For to challenge such a seamless consensus, one would have to either be able to recall another, very different time, or assume a distant vantage from which to view the grotesque spectacle of the utter collapse of traditions of tolerance, coexistence, diversity and dissent in a part of India that hardly a century ago produced not just Mahatma Gandhi and many of his closest associates, but also other founding figures of a variety of persuasions and professions, like Mohammed Ali Jinnah, Sardar Patel and Vikram Sarabhai. Alas, the flip side of perfect consensus is utter amnesia. Gujarat, apparently obsessed with “growth”, has forgotten itself.
Was this the home of key Gandhian spaces like the Gujarat Vidyapeeth and the Sabarmati Ashram? Of some of the most significant postcolonial institutions like the National Institute of Design, the Indian Institute of Management, Ahmedabad, the Centre for Environmental Planning and Technology, the Maharaja Sayajirao University of Baroda, and the Institute of Rural Management, Anand? Was Ahmedabad the city in India that had the architecture of both Louis Kahn and Le Corbusier? Did Gujarat’s wealthy elites and entrepreneurial classes once include Jains, Vaishnav Banias, Bohra and Khoja Muslims, and Parsis? How has a mere decade of BJP rule under Narendra Modi erased the entire cultural and institutional ecology of what really was — until not so long ago — a vibrant Gujarat?
Gulammohammed Sheikh and Nilima Sheikh, painters both, based in Baroda for most of their lives, are among the few of the artists and intellectuals still living in the state whose work continues to be rich in reflections and recollections of another Gujarat. Gulam Sheikh’s recent exhibits in Delhi at the Lalit Kala Akademi in October 2011, some of which reappeared at the India Art Fair in January 2012, engage very deeply with cities, with history, and with traditions as they were shared between communities, particularly Hindus and Muslims, in Gujarat and elsewhere in India. His leitmotif is complexity: the deep and almost inextricable ties between the living and the dead, between self and other, between systems of belief, styles of art, and historical memories that Gujaratis today seem eager to disavow as belonging equally and essentially to their region and their heritage. Sheikh’s vision militates incessantly against a purified, sanitized and manufactured version of “Gujarati asmita” — the uniquely charismatic character of a properly Gujarati identity, usually translated into the rather less nuanced and even vaguely ominous “Gujarati pride”.
Sheikh’s works in the series, Kavaad (named after a type of travelling boxed shrine found all across Western India and the Deccan) and City plunge right into the living faiths, the religious practices, as well as the terrible violence that both make and mark the common cultures of Hindus and Muslims in Gujarat. His meditations on the moments in our contemporary experience when there was a complete breakdown of the possibility of peaceful coexistence between communities sometimes take him further afield, for example to Ayodhya in 1992 and Bombay in 1992-93, or to Kashmir over the past two decades, or even to the Partition in 1947, which stands at the root of so much sectarian strife on the subcontinent.
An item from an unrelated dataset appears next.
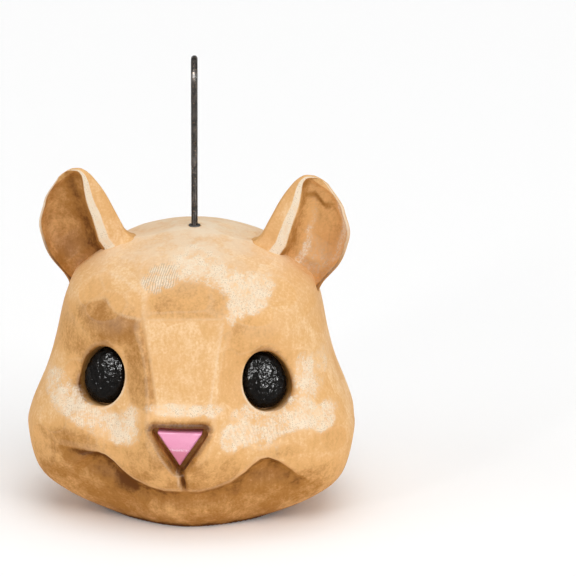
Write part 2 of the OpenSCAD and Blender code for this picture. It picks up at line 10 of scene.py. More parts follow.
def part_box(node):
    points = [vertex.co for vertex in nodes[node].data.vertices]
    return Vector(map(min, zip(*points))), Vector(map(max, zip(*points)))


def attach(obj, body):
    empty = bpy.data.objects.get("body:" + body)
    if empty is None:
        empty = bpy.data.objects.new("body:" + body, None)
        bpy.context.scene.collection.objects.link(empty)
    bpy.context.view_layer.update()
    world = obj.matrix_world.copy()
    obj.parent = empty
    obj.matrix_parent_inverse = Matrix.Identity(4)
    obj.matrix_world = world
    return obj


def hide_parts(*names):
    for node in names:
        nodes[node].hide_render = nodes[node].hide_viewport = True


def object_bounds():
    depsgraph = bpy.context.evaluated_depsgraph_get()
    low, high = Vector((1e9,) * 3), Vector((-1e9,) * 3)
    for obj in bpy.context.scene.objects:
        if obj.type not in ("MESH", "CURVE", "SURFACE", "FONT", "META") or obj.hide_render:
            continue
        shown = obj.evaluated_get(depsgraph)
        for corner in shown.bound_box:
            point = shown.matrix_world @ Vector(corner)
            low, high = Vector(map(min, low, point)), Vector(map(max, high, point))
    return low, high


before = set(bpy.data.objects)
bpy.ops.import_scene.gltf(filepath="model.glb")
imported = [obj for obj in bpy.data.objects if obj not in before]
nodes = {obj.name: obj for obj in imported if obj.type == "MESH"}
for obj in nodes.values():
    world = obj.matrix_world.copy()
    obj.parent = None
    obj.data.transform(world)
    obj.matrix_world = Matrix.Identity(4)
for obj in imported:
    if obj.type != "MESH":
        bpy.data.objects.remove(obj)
cadLow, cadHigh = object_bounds()
mm = 0.001
boxGap = 0.02  # how far every carved piece stays inside the CAD's box, in mm
lowest, highest = np.array(cadLow) / mm + boxGap, np.array(cadHigh) / mm - boxGap

# small helpers


def onlySelect(obj):
    bpy.ops.object.select_all(action="DESELECT")
    obj.select_set(True)
    bpy.context.view_layer.objects.active = obj


def applyModifiers(obj):
    onlySelect(obj)
    for modifier in list(obj.modifiers):
        bpy.ops.object.modifier_apply(modifier=modifier.name)


def meshPiece(name, points, faces):  # points in mm
    mesh = bpy.data.meshes.new(name)
    mesh.from_pydata((np.asarray(points, float) * mm).tolist(), [], faces)
    mesh.update()
    obj = bpy.data.objects.new(name, mesh)
    bpy.context.scene.collection.objects.link(obj)
    return obj


def pointsOf(obj):  # in mm
    co = np.zeros(len(obj.data.vertices) * 3)
    obj.data.vertices.foreach_get("co", co)
    return co.reshape(-1, 3) / mm


def setPoints(obj, points):
    obj.data.vertices.foreach_set("co", (np.asarray(points) * mm).ravel())
    obj.data.update()


def normalsOf(obj):
    no = np.zeros(len(obj.data.vertices) * 3)
    obj.data.vertex_normals.foreach_get("vector", no)
    return no.reshape(-1, 3)


def paintMask(obj, name, values):
    layer = obj.data.attributes.get(name) or obj.data.attributes.new(name, "FLOAT", "POINT")
    layer.data.foreach_set("value", np.asarray(values, np.float32))


def smoothBy(obj, degrees):
    onlySelect(obj)
    bpy.ops.object.shade_smooth_by_angle(angle=math.radians(degrees))


def setMaterial(obj, material):
    obj.data.materials.clear()
    obj.data.materials.append(material)


def cutAway(obj, cutter):
    cut = obj.modifiers.new("cut", "BOOLEAN")
    cut.operation = "DIFFERENCE"
    cut.object = cutter
    cut.solver = "EXACT"
    applyModifiers(obj)
    bpy.data.objects.remove(cutter)


def swell(x, z, cx, cz, rx, rz):
    return np.exp(-((x - cx) / rx) ** 2 - ((z - cz) / rz) ** 2)


def softStep(d, soft):
    return 1 / (1 + np.exp(-np.clip(d / soft, -30, 30)))


def easedMax(a, b, soft):
    return 0.5 * (a + b + np.sqrt((a - b) ** 2 + 4 * soft * soft))


def bell(d, width):  # 1 at d = 0, fading out on both sides
    return np.exp(-(d / width) ** 2)


def fade(d, reach):  # 1 up to d = 0, fading out beyond
    return np.exp(-np.clip(d, 0, 99) / reach)


def turned(u, v, angle):
    return u * math.cos(angle) - v * math.sin(angle), u * math.sin(angle) + v * math.cos(angle)


def insideOf(corners, x, z):  # how far inside an outline on the face, below 0 outside
    gap, inside = np.full(x.shape, 999.0), np.zeros(x.shape, bool)
    for (x0, z0), (x1, z1) in zip(corners, corners[1:] + corners[:1]):
        ex, ez = x1 - x0, z1 - z0
        t = np.clip(((x - x0) * ex + (z - z0) * ez) / (ex * ex + ez * ez), 0, 1)
        gap = np.minimum(gap, np.hypot(x - x0 - t * ex, z - z0 - t * ez))
        inside ^= ((z0 > z) != (z1 > z)) & (x < x0 + ex * (z - z0) / (ez or 1))
    return np.where(inside, gap, -gap)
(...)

Some of his images reflect on social and economic tensions that have nought to do with religion. In a striking set of paintings and collages, a pale blue sky, filled with wispy roseate clouds as well as a floating population of gods, angels and all kinds of fantastical creatures from the Persian, Indian and Christian mythologies, stretches over a landscape of ruined mills and abandoned factories.
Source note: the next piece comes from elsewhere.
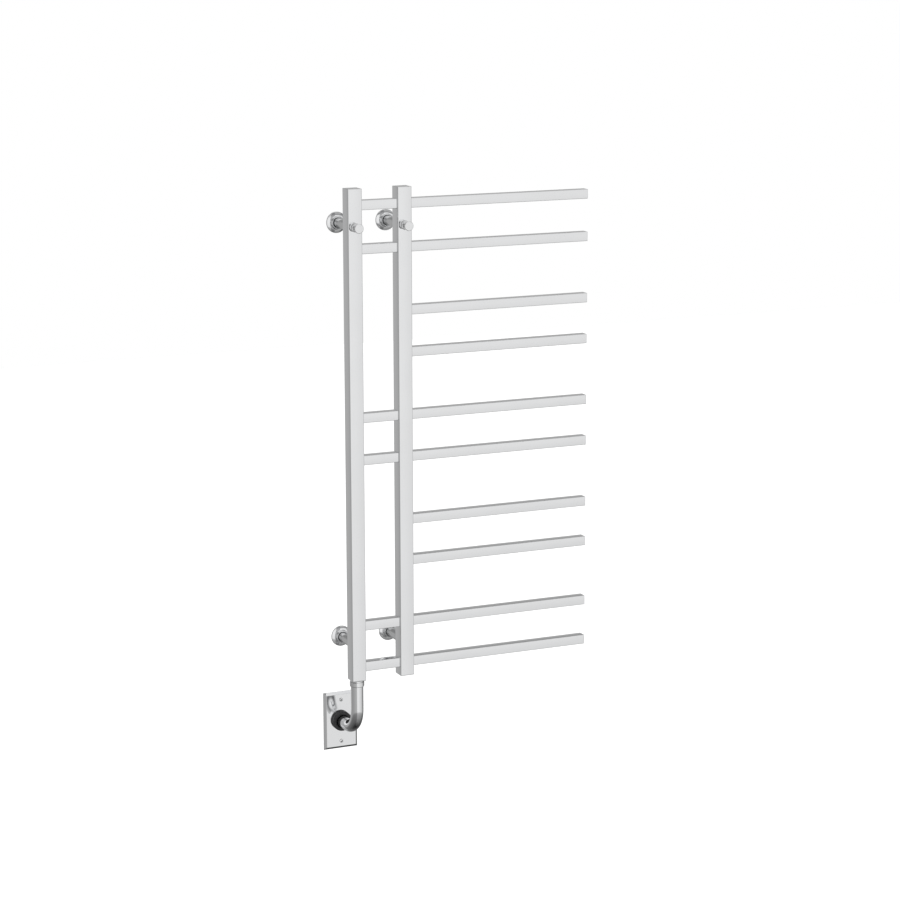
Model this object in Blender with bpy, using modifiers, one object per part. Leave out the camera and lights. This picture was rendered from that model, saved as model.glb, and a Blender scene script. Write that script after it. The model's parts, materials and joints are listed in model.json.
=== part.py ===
"""Wall-mounted electric towel warmer rack.

Two square posts, six short rungs between them and ten square rails that reach out to the right.
Four brackets with round covers hold the posts off the wall. Two clamp knobs go through the posts
into the upper brackets. A bent tube carries the wiring from the left post to a wall plate.

Frame: X to the right, Y into the wall, Z up, in metres. The wall is the plane y = 0, and the
origin is the middle of the upper left bracket's back face.
"""
import math

import bmesh
import bpy
from mathutils import Matrix, Vector

# Posts and rails
POST_SIDE = 0.028
POST_LENGTH = 0.937
POST_SPACING = 0.099
POST_TOP = 0.071
POST_Y = -0.082
RAIL_SIDE = 0.018
RAIL_END_X = 0.480
RAIL_1_TOP = 0.049
RAIL_GAPS = (0.0813, 0.1183, 0.0796, 0.1193, 0.0804, 0.1216, 0.0796, 0.1198, 0.0801)
RUNG_NUMBERS = (1, 2, 5, 6, 9, 10)
TUBE_WALL = 0.0015
TUBE_CORNER = 0.0016
JOINT_GAP = 0.0003
CABLE_HOLE_R = 0.0068
KNOB_HOLE_R = 0.0046
PLUG_DEPTH = 0.010

# Wall brackets, measured from the wall towards the room
MOUNT_DROP = 0.800
STEM_R = 0.009
STEM_END = 0.0677
STEM_FOOT = 0.001
BASE_R = 0.0165
BASE_THICK = 0.002
EDGE = 0.0005
WALL_SCREW_R = 0.0022
WALL_SCREW_OFFSET = 0.0134
SPIGOT_R = 0.0055
SPIGOT_LENGTH = 0.007
POST_HOLE_R = 0.0060
COVER_R = 0.020
COVER_SKIN = 0.001
COVER_RIM = 0.0026
COVER_SLOPE = 0.30
COLLAR_R = 0.0122
COLLAR_TOP = 0.0125
COLLAR_LAND = 0.0008
COLLAR_DISH = 0.003
GRUB_R = 0.0014
GRUB_HEIGHT = 0.007
GRUB_SOCKET_R = 0.0007
GRUB_SOCKET_DEPTH = 0.0012

# Clamp knobs, measured from the posts' front face towards the room
KNOB_SHANK_R = 0.0038
KNOB_BORE_R = 0.0042
KNOB_ENGAGEMENT = 0.0055
THREAD_BORE_DEPTH = 0.014
WASHER_R = 0.0084
WASHER_THICK = 0.0016
WASHER_EDGE = 0.0006
KNOB_BASE_R = 0.0078
KNOB_BASE_TOP = 0.0078
KNOB_NECK_R = 0.0043
KNOB_NECK_HEIGHT = 0.0108
KNOB_HEAD_R = 0.0088
KNOB_RIM_R = 0.0012
KNOB_FLARE_STEPS = 4
KNOB_RIM_HEIGHT = 0.0172
KNOB_HEIGHT = 0.0205

# Elbow, wall plate and grommet
ELBOW_R = 0.012
ELBOW_WALL = 0.0018
ELBOW_BEND = 0.044
ELBOW_LEG_Z = -0.9685
ELBOW_SWING = math.radians(2.5)
ELBOW_END_Y = 0.004
NIPPLE_LENGTH = 0.006
NIPPLE_R = 0.0118
BUSH_BORE_R = 0.0085
COLLAR_NUT_R = 0.0140
COLLAR_NUT_HEIGHT = 0.0122
COLLAR_NUT_SHOULDER_R = 0.0130
COLLAR_NUT_SHOULDER = 0.0030
PLATE_WIDTH = 0.06985
PLATE_HEIGHT = 0.1143
PLATE_DEPTH = 0.006
PLATE_BEVEL = 0.005
PLATE_SKIN = 0.0015
PLATE_RIM = 0.0055
PLATE_SCREW_SPACING = 0.0833
PLATE_HOLE_R = 0.0158
GROMMET_R = 0.0193
GROMMET_BORE_R = 0.0128
GROMMET_PROUD = 0.0095
GROMMET_ROUND = 0.0028
GROMMET_FLANGE = 0.0025
SCREW_HEAD_R = 0.0036
SCREW_HEAD_HEIGHT = 0.0016
SCREW_SHANK_R = 0.0017
SCREW_END = -0.012
SCREW_SLOT_WIDTH = 0.0010
SCREW_SLOT_DEPTH = 0.0009
SCREW_SLOT_ANGLE = math.radians(40)
SCREW_CLEARANCE = 0.0004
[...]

But really anchoring and punctuating Sheikh’s canvases throughout, are two persons: Kabir, the medieval poet, and Gandhi, the modern leader. Images of these two men, quoted from other well-known artworks and remembered from a number of Indian traditions of painting (and photography), proliferate all across Sheikh’s imagined universe. It is as though the Mahatma and the weaver, two who fashioned their uniquely personal and powerful symbol of ‘Ram’, who condemned hatred across religious divides, who questioned belief when it was marred by prejudice, and who, though separated from one another by almost 500 years, provided for their compatriots an inner voice of reason and a deep core of faith most especially in times of devastating political conflict — these two figures are Sheikh’s own bulwarks against the moral confusion and material destruction that rages in Modi’s Gujarat.
In the midst of the dizzying welter of historical events, in bloodied contexts, the constant picture of Gandhi on the move, of Kabir at his loom, both intent on a singular truth that they saw with clear eyes — a truth that Gujarat of all places ought to be the custodian of, a truth that is becoming more and more obscured by the political darkness into which that part of our country has wilfully plunged itself.
The consensus needs urgently to be broken.